◆ Task directions
List every line in this data where the string "points" occurs.

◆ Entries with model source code
============

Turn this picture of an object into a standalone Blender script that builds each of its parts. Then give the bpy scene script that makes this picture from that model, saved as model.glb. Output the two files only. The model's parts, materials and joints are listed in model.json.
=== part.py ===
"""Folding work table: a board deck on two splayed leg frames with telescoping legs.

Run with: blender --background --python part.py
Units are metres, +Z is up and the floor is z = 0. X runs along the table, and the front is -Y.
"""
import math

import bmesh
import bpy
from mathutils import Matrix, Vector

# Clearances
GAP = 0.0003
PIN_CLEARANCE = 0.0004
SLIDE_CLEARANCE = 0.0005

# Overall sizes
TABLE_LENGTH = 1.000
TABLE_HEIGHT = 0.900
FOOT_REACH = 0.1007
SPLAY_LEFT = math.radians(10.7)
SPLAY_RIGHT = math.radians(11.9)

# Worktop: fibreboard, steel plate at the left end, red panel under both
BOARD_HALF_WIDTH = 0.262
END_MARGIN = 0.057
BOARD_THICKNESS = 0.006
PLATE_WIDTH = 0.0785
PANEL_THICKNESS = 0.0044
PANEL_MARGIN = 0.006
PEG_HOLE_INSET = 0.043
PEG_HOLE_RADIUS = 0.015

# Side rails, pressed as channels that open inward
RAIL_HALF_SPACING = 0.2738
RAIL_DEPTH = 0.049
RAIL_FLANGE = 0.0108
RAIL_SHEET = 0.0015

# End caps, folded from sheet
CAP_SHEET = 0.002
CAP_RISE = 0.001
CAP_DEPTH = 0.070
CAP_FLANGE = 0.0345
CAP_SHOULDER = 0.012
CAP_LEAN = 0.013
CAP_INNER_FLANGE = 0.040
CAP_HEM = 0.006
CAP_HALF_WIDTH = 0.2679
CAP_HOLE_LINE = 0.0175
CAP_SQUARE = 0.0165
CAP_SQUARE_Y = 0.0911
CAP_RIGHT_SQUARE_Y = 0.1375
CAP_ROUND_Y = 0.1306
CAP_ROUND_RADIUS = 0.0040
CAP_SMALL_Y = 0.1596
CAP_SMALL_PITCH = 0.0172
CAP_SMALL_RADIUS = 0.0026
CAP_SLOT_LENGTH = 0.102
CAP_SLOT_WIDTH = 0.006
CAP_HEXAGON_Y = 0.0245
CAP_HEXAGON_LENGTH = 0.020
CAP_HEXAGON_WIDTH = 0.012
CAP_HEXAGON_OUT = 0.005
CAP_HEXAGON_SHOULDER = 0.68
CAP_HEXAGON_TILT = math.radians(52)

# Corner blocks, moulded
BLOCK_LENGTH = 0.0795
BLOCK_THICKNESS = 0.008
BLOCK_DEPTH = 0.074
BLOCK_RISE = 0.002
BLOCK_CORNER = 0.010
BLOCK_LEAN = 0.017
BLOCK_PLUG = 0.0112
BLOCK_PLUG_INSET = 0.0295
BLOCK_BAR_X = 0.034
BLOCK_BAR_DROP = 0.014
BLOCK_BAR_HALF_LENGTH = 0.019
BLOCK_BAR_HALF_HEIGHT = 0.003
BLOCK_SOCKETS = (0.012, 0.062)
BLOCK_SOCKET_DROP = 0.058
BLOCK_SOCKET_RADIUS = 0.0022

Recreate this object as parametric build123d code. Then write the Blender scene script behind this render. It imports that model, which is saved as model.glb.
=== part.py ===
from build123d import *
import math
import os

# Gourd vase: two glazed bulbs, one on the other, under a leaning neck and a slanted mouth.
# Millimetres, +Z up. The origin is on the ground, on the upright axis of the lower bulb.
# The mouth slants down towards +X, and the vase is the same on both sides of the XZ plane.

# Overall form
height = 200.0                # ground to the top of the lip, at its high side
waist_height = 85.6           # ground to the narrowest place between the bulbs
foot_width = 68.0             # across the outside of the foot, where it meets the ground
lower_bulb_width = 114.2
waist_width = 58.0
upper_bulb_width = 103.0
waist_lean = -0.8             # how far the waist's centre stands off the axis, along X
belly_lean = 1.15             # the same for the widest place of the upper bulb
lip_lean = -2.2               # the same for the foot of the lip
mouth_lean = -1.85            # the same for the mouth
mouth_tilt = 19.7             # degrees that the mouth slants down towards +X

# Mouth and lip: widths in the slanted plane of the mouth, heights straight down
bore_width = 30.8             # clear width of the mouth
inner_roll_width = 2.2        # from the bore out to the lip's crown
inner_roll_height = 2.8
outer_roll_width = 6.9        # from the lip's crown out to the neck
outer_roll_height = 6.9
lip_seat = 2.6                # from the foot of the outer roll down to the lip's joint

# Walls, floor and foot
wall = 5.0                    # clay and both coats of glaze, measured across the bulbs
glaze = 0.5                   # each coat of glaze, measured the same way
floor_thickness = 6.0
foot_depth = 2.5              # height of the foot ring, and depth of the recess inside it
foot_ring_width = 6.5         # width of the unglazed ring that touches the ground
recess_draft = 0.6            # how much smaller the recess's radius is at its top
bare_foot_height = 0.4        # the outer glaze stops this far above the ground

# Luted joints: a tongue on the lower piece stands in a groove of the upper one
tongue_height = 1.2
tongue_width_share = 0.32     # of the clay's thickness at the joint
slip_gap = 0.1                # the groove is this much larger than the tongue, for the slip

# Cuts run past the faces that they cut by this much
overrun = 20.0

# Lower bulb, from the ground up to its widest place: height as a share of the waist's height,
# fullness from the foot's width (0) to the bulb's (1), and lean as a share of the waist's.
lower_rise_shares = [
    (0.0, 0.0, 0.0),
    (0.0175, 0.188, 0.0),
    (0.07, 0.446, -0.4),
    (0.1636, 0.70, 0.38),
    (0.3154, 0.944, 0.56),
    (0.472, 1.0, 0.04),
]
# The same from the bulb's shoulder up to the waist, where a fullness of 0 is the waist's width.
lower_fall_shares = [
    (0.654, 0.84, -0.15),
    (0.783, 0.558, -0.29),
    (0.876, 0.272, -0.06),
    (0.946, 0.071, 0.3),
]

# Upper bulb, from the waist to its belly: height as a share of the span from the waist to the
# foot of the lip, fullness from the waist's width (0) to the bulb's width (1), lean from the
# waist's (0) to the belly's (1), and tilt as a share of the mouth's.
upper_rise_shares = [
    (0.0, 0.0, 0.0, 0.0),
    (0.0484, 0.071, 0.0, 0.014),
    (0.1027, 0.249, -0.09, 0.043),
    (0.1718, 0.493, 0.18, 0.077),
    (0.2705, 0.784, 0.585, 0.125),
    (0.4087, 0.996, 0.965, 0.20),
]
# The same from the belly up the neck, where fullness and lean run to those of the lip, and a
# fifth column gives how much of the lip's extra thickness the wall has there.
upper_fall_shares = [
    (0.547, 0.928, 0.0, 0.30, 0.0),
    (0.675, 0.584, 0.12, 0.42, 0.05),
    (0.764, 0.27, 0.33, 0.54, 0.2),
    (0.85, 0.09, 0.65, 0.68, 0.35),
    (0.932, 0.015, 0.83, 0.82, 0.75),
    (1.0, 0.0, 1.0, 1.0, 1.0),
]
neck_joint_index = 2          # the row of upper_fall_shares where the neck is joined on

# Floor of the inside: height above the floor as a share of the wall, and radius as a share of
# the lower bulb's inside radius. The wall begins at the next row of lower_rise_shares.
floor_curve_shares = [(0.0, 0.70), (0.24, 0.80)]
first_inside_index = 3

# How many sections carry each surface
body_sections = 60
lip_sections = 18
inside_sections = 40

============

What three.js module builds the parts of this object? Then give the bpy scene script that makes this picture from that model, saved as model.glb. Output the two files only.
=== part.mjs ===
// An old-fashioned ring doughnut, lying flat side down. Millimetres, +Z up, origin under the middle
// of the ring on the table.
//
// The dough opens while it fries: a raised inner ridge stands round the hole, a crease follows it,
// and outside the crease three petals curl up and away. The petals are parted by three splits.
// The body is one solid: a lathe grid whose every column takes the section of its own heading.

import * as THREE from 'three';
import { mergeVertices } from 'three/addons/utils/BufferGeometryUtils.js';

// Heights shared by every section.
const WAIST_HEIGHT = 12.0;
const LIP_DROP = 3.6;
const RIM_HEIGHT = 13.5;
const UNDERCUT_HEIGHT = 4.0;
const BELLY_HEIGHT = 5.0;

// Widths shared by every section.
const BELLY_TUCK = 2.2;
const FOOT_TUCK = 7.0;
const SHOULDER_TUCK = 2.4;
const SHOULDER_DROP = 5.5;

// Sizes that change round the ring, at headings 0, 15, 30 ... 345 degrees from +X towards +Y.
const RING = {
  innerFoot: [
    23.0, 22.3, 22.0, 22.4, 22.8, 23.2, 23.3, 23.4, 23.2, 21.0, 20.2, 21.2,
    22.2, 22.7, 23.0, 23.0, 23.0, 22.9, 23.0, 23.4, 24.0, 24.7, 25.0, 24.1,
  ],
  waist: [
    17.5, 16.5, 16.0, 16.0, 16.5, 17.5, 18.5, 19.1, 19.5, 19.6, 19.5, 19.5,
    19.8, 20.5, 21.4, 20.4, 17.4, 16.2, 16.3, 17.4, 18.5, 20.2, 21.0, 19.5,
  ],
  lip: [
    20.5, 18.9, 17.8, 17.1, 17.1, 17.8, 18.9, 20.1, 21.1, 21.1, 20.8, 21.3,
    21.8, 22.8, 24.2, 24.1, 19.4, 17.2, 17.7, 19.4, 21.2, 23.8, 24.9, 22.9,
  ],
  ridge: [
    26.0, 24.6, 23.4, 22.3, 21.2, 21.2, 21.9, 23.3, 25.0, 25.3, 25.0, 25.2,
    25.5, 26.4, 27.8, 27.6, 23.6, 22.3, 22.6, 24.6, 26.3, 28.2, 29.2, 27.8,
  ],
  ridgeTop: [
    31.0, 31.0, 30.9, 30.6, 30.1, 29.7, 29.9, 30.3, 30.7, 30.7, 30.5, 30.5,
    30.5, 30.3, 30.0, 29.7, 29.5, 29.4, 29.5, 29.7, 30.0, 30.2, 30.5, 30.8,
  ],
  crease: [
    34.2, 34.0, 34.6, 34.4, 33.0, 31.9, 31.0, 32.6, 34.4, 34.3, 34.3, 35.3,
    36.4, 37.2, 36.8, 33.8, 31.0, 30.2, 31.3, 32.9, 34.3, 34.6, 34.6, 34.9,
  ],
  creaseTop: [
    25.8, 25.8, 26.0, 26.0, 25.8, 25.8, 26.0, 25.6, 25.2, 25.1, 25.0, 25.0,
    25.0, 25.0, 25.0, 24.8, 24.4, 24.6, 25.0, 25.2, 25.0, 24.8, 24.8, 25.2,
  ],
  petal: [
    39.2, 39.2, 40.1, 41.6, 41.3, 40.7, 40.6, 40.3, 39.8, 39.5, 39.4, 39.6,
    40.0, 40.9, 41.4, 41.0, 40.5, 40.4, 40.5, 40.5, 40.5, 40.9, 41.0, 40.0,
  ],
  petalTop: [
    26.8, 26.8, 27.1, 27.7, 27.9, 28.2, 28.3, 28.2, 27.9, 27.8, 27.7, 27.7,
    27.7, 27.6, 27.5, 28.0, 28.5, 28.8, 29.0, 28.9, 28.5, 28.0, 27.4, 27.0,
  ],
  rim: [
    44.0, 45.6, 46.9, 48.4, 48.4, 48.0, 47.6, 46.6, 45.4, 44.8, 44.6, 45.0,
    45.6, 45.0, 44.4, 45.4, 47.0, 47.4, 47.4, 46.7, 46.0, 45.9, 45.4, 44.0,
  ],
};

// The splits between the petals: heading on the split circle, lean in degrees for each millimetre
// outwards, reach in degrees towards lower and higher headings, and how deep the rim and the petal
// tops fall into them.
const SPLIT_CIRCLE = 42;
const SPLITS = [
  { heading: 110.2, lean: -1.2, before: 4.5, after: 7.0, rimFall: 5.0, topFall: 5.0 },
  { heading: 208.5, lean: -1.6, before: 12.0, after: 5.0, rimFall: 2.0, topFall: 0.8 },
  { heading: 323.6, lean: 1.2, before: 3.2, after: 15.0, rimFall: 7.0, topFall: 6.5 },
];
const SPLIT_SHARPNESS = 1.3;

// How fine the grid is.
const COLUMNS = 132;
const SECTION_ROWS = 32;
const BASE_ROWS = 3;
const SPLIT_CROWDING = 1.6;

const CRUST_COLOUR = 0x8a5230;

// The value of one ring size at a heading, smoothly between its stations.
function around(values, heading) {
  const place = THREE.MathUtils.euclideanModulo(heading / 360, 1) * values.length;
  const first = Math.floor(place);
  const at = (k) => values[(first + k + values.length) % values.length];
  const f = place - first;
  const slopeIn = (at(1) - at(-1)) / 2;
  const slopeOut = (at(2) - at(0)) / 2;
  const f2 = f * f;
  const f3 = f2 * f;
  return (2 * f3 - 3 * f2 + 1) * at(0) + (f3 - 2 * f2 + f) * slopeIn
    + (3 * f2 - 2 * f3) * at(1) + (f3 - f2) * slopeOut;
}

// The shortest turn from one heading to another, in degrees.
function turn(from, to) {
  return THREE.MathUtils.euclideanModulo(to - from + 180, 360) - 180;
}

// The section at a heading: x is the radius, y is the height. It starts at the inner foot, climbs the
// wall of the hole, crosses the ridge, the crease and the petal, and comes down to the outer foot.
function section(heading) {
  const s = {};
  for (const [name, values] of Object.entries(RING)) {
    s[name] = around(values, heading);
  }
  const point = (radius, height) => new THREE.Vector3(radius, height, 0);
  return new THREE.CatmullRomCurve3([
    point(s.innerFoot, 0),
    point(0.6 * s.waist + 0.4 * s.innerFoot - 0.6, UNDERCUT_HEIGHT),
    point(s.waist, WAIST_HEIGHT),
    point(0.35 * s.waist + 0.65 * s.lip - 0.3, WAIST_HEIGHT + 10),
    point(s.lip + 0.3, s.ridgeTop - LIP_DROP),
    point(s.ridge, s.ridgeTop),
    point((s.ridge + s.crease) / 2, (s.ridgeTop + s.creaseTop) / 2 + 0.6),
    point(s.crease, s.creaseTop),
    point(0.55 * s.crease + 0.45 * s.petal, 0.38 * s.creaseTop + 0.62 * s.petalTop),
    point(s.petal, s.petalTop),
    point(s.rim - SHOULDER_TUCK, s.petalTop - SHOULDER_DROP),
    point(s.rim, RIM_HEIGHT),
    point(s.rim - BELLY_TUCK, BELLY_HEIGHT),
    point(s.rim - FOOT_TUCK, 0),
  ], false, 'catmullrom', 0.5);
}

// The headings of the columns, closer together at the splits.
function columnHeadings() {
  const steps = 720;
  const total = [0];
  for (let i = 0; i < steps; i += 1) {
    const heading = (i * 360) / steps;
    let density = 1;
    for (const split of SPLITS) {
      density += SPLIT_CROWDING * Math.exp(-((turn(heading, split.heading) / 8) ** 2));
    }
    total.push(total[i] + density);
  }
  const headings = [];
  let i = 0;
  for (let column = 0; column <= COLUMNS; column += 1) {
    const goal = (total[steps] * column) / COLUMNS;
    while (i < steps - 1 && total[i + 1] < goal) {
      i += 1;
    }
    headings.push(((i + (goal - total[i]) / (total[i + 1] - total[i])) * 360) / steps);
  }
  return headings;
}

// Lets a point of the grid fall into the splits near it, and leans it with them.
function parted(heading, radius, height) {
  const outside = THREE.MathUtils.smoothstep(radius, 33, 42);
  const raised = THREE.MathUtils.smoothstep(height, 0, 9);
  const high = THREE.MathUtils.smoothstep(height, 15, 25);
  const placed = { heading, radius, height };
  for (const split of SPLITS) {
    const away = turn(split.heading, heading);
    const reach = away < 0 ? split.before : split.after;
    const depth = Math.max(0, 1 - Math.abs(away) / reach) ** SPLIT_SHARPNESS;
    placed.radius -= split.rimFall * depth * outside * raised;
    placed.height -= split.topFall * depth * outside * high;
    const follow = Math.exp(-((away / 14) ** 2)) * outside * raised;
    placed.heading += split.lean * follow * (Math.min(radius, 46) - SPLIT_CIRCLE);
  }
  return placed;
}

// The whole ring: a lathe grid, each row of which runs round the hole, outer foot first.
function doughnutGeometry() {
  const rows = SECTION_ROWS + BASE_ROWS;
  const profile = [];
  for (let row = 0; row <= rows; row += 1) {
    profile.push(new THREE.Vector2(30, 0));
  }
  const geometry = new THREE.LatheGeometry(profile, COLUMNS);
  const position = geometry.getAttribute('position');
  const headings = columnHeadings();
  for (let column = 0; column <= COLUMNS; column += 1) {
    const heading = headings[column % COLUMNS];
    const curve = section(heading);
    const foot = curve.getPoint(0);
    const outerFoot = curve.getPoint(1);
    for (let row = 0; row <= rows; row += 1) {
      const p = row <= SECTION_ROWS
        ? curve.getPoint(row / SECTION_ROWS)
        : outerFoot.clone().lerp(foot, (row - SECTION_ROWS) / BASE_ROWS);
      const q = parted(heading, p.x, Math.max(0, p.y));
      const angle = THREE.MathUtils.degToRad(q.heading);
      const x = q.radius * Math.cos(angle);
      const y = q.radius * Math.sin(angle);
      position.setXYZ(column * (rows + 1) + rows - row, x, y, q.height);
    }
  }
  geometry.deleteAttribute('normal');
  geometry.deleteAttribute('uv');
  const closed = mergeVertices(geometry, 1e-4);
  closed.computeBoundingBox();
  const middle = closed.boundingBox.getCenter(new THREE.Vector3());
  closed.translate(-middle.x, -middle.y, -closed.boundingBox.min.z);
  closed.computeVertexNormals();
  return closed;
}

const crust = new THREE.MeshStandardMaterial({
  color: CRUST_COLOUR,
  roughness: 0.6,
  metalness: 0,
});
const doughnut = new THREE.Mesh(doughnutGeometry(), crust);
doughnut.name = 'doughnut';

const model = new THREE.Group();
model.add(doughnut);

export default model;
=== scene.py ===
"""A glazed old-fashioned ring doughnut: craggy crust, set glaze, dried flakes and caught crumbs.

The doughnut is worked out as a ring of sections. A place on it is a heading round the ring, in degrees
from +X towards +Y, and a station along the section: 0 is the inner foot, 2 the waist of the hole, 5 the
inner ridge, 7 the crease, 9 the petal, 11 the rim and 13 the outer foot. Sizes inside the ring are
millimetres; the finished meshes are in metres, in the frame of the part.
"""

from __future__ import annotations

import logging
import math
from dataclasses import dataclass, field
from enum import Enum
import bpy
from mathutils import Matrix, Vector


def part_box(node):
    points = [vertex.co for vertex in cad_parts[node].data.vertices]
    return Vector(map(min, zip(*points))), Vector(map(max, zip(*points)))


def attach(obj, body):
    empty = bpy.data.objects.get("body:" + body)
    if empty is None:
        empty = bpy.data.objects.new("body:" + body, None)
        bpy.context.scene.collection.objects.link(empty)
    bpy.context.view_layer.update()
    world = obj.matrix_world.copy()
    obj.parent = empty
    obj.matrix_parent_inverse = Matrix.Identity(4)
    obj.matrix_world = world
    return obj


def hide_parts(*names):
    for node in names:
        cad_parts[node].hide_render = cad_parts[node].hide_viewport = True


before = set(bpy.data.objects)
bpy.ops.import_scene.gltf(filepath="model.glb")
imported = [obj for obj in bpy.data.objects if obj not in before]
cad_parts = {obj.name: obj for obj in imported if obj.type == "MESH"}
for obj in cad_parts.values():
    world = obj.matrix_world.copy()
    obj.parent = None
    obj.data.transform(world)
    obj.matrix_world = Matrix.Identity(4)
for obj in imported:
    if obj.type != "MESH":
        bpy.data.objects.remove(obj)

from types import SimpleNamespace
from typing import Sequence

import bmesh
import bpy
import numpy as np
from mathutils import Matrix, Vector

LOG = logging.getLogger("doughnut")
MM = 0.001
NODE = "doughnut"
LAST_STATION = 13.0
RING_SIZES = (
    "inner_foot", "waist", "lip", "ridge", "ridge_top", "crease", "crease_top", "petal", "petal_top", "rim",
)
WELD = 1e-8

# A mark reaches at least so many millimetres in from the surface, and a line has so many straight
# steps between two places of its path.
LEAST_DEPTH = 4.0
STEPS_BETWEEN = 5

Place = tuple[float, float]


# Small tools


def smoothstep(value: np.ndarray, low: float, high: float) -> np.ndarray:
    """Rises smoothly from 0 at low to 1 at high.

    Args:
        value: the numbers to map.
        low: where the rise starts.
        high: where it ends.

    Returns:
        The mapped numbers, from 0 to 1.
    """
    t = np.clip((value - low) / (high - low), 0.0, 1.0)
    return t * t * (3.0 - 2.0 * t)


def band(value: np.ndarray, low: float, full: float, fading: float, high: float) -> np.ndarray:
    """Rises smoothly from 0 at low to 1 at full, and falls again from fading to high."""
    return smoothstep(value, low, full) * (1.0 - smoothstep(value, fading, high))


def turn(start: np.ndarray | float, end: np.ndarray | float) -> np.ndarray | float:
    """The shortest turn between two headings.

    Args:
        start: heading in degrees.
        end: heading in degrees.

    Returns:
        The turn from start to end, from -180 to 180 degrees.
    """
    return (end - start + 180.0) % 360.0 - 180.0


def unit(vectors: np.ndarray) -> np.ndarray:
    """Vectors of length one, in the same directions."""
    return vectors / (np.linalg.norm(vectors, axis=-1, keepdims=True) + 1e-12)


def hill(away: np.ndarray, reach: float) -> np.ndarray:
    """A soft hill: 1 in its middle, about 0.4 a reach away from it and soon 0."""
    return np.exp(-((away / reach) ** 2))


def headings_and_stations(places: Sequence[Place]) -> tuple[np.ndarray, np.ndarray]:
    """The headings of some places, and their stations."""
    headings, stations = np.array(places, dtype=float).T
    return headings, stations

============

◆ Task solution
    points = [vertex.co for vertex in cad_parts[node].data.vertices]
    return Vector(map(min, zip(*points))), Vector(map(max, zip(*points)))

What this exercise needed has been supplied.